Appreciating each day as new and fresh always seemed to be a privilege to me, but what if you want to make a bigger, more meaningful, more extensive point?



Wanting and Needing
June 14, 2009, 12:54 pm
Filed under: Thoughts for the day

I just had a realization. I want to be wanted, but not needed.

I don’t think this is a permanent condition. I just was thinking about going to my friend’s softball game, and I didn’t want to go right away. I didn’t want to show up on time. ‘Why not show up on time?’ I thought. ‘You’re always late to everything, parties, hanging out, because you just put it off, waiting until the last second to go. Just try it. Be on time.’

And I imagined what it would be like when I showed up to the softball field. I thought about it twice, once for each outcome.

The time that I showed up on time, I felt responsible, as if it were necessary for me to be there for the game to start.
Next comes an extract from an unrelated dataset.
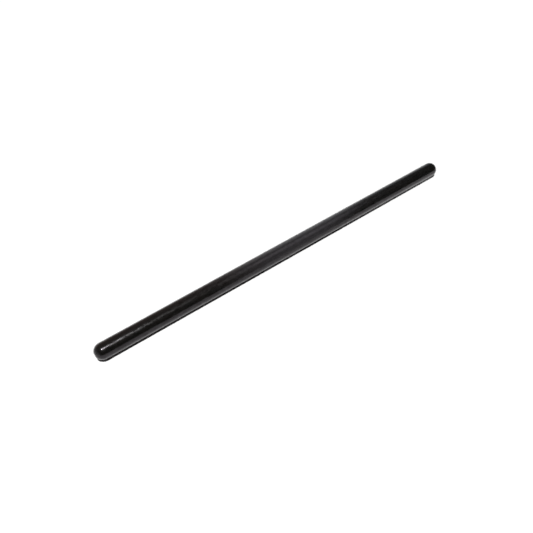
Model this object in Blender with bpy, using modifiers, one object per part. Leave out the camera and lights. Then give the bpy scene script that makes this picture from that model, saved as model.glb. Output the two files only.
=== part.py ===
"""Engine pushrod: one seamless steel tube with both ends formed into a full ball.

The rod lies along +X and its axis is the X axis. The origin is the centre of the ball at the
lifter end, and the ball at the rocker end is at +X. Sizes are in metres.

The two ends are alike. The ball has the diameter of the tube, so it meets the tube without a
neck or a step. Its tip is drilled with a chamfered oil hole, and behind the hole the wall that
was pressed into the ball closes the bore in through a smooth throat.
"""

import math

import bpy

# Sizes that are set by themselves, in metres
TUBE_DIAMETER = 0.0079375
TUBE_WALL = 0.002032
LENGTH_OVER_TIPS = 0.21336
OIL_HOLE_DIAMETER = 0.001984
OIL_HOLE_CHAMFER = 0.00025
OIL_HOLE_LAND = 0.0015
THROAT_LENGTH = 0.0045

# Sizes that follow from them. The length is the full one, tip to tip before the holes are drilled.
BALL_RADIUS = TUBE_DIAMETER / 2
BORE_RADIUS = BALL_RADIUS - TUBE_WALL
OIL_HOLE_RADIUS = OIL_HOLE_DIAMETER / 2
MOUTH_RADIUS = OIL_HOLE_RADIUS + OIL_HOLE_CHAMFER
BALL_SPACING = LENGTH_OVER_TIPS - TUBE_DIAMETER

# Fineness of the round shapes
STEPS_AROUND = 64
BALL_STEPS = 14
THROAT_STEPS = 10
SHARP_ANGLE = math.radians(30)

# Blackened and oiled steel
BLACK_OXIDE_COLOUR = (0.0075, 0.0075, 0.008, 1.0)
BLACK_OXIDE_ROUGHNESS = 0.22
BLACK_OXIDE_METALLIC = 0.0


def clear_scene():
    """Remove what a new scene starts with."""
    for item in list(bpy.data.objects):
        bpy.data.objects.remove(item, do_unlink=True)


def ball_outline():
    """Outside of an end, from the side of the tube round the ball to the mouth of the oil hole.

    A point is (radius, reach), and reach is measured from the ball's centre towards its tip.
    """
    mouth_angle = math.acos(MOUTH_RADIUS / BALL_RADIUS)
    angles = [mouth_angle * step / BALL_STEPS for step in range(BALL_STEPS + 1)]
    return [(BALL_RADIUS * math.cos(angle), BALL_RADIUS * math.sin(angle)) for angle in angles]


def passage_outline(mouth_reach):
    """Inside of an end, from the foot of the chamfer through the hole and the throat to the bore.

    The throat is half a cosine wave, so it leaves the hole and joins the bore without a corner.
    """
    chamfer_foot = mouth_reach - OIL_HOLE_CHAMFER
    throat_start = chamfer_foot - OIL_HOLE_LAND
    outline = [(OIL_HOLE_RADIUS, chamfer_foot)]
    for step in range(THROAT_STEPS + 1):
        share = step / THROAT_STEPS
        opened = (1 - math.cos(math.pi * share)) / 2
        radius = OIL_HOLE_RADIUS + (BORE_RADIUS - OIL_HOLE_RADIUS) * opened
        outline.append((radius, throat_start - THROAT_LENGTH * share))
    return outline


def rod_section():
    """Closed half section of the rod, with its axis on Z and the lifter end's ball at Z = 0.

    It runs down the outside of the tube, in through the lifter end, up the bore, and out
    through the rocker end.
    """
    ball = ball_outline()
    mouth_reach = ball[-1][1]
    end = ball + passage_outline(mouth_reach)
    lifter_end = [(radius, 0, -reach) for radius, reach in end]
    rocker_end = [(radius, 0, BALL_SPACING + reach) for radius, reach in reversed(end)]
    return lifter_end + rocker_end


def turned_mesh(name, section):
    """Turn a closed section about Z into one solid, smooth but for its sharp rings."""
    outline = bpy.data.meshes.new(name + "_section")
    count = len(section)
    edges = [(point, (point + 1) % count) for point in range(count)]
    outline.from_pydata(section, edges, [])
    profile = bpy.data.objects.new(name + "_section", outline)
    bpy.context.scene.collection.objects.link(profile)

    turn = profile.modifiers.new("turn", "SCREW")
    turn.axis = "Z"
    turn.angle = 2 * math.pi
    turn.screw_offset = 0
    turn.steps = STEPS_AROUND
    turn.render_steps = STEPS_AROUND

    evaluated = profile.evaluated_get(bpy.context.evaluated_depsgraph_get())
    mesh = bpy.data.meshes.new_from_object(evaluated)
    mesh.name = name
    mesh.shade_smooth()
    mesh.set_sharp_from_angle(angle=SHARP_ANGLE)
    bpy.data.objects.remove(profile, do_unlink=True)
    bpy.data.meshes.remove(outline)
    return mesh


def black_oxide():
    """Black oxide on steel: nearly black, glossy under a film of oil."""
    material = bpy.data.materials.new("black_oxide")
    material.use_nodes = True
    shader = material.node_tree.nodes["Principled BSDF"]
    shader.inputs["Base Color"].default_value = BLACK_OXIDE_COLOUR
    shader.inputs["Roughness"].default_value = BLACK_OXIDE_ROUGHNESS
    shader.inputs["Metallic"].default_value = BLACK_OXIDE_METALLIC
    return material


def build_pushrod():
    """Turn the rod upright and lay it down along +X."""
    parts = bpy.data.collections.new("engine_pushrod")
    bpy.context.scene.collection.children.link(parts)
    pushrod = bpy.data.objects.new("pushrod", turned_mesh("pushrod", rod_section()))
    pushrod.rotation_euler = (0, math.pi / 2, 0)
    pushrod.data.materials.append(black_oxide())
    parts.objects.link(pushrod)


clear_scene()
build_pushrod()
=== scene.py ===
# An engine pushrod: one seamless tube of chromium-molybdenum steel whose ends are formed into full
# balls and drilled for oil. It is ground, hardened and blackened in a hot oxide bath, then oiled.
# It lies on a white table under one small lamp nearly overhead, in dim surroundings.

import math

import bmesh
import bpy
from mathutils import Matrix, Vector


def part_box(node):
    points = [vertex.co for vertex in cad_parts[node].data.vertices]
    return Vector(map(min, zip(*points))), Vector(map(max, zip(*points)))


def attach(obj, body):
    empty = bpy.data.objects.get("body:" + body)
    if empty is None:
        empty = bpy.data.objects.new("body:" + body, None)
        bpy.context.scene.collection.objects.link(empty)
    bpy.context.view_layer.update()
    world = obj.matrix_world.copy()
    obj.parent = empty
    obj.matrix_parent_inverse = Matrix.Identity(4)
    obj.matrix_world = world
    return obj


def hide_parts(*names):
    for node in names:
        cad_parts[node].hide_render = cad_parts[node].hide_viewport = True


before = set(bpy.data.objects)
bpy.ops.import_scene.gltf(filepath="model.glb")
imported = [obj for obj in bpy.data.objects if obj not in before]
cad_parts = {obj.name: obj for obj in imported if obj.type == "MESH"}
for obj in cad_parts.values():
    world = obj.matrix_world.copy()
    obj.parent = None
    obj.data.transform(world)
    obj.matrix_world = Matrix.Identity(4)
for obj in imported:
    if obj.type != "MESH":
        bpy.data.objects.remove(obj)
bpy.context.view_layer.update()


# The rod. Tube and balls are one piece of steel with one turned surface, so half of its section
# is drawn from the mouth of the lifter end's oil hole to mid-length, mirrored end to end and spun
# about the rod's axis. The edges of the hole are broken so that they don't cut the cup's oil film.

rod_low, rod_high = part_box("pushrod")
TUBE_RADIUS = (rod_high.z - rod_low.z) / 2
TUBE_WALL = 0.002032
OIL_HOLE_RADIUS = 0.000992
OIL_HOLE_CHAMFER = 0.00025
OIL_HOLE_LAND = 0.0015
THROAT_LENGTH = 0.0045
BROKEN_EDGE = 0.00006

BORE_RADIUS = TUBE_RADIUS - TUBE_WALL
MOUTH_RADIUS = OIL_HOLE_RADIUS + OIL_HOLE_CHAMFER
MOUTH_REACH = math.sqrt(TUBE_RADIUS**2 - MOUTH_RADIUS**2)
MIDDLE = (rod_low.x + rod_high.x) / 2
LIFTER_BALL = rod_low.x + MOUTH_REACH
ROCKER_BALL = 2 * MIDDLE - LIFTER_BALL

STEPS_AROUND = 192
BALL_STEPS = 32
THROAT_STEPS = 8
EDGE_STEPS = 3
TUBE_BAYS = 12
SHARP_ANGLE = math.radians(35)
NEARLY_NOTHING = 1e-7


def drawn_on(shape, point, x, z):
    """Draw the section on from a point to a new one."""
    new_point = bmesh.ops.extrude_vert_indiv(shape, verts=[point])["verts"][0]
    new_point.co = (x, 0, z)
    return new_point


def swept_on(shape, point, centre, angle, steps):
    """Draw the section on from a point, along an arc about a centre."""
    swept = bmesh.ops.spin(
        shape, geom=[point], cent=centre, axis=(0, 1, 0), angle=angle, steps=steps, use_merge=False
    )
    return [item for item in swept["geom_last"] if isinstance(item, bmesh.types.BMVert)][0]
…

I was greeted by the acknowledgment of my presence, a check mark off the list.

Then I showed up late, and I was greeted with great enthusiasm: ‘So glad you made it!’ It was as if the game were that much better now that I had arrived. I liked that feeling.

But my friend Chelsey’s dad missed her entire graduation, because he came late. Too late. There are countless stories like this. Dads missing baseball games, graduations. Coming late is like the rite of passage to being an irresponsible dad. ‘Welcome to the club.’ These dads get to show up and ‘Everything is great now that Dad is here!’ and it reminds me of my late arrival story’s softball game greeting ‘So glad you made it!’

I think I have spent a lot of time positioning myself as someone to be wanted, not needed. I say, ‘Don’t count on me sticking around,’ or ‘Well, I’m not going to make any promises,’ or etc etc etc…

Being needed is a responsibility, and being wanted is a joy. Being needed is heavy, and being wanted is light.

But sometimes people need people, so what to do with that?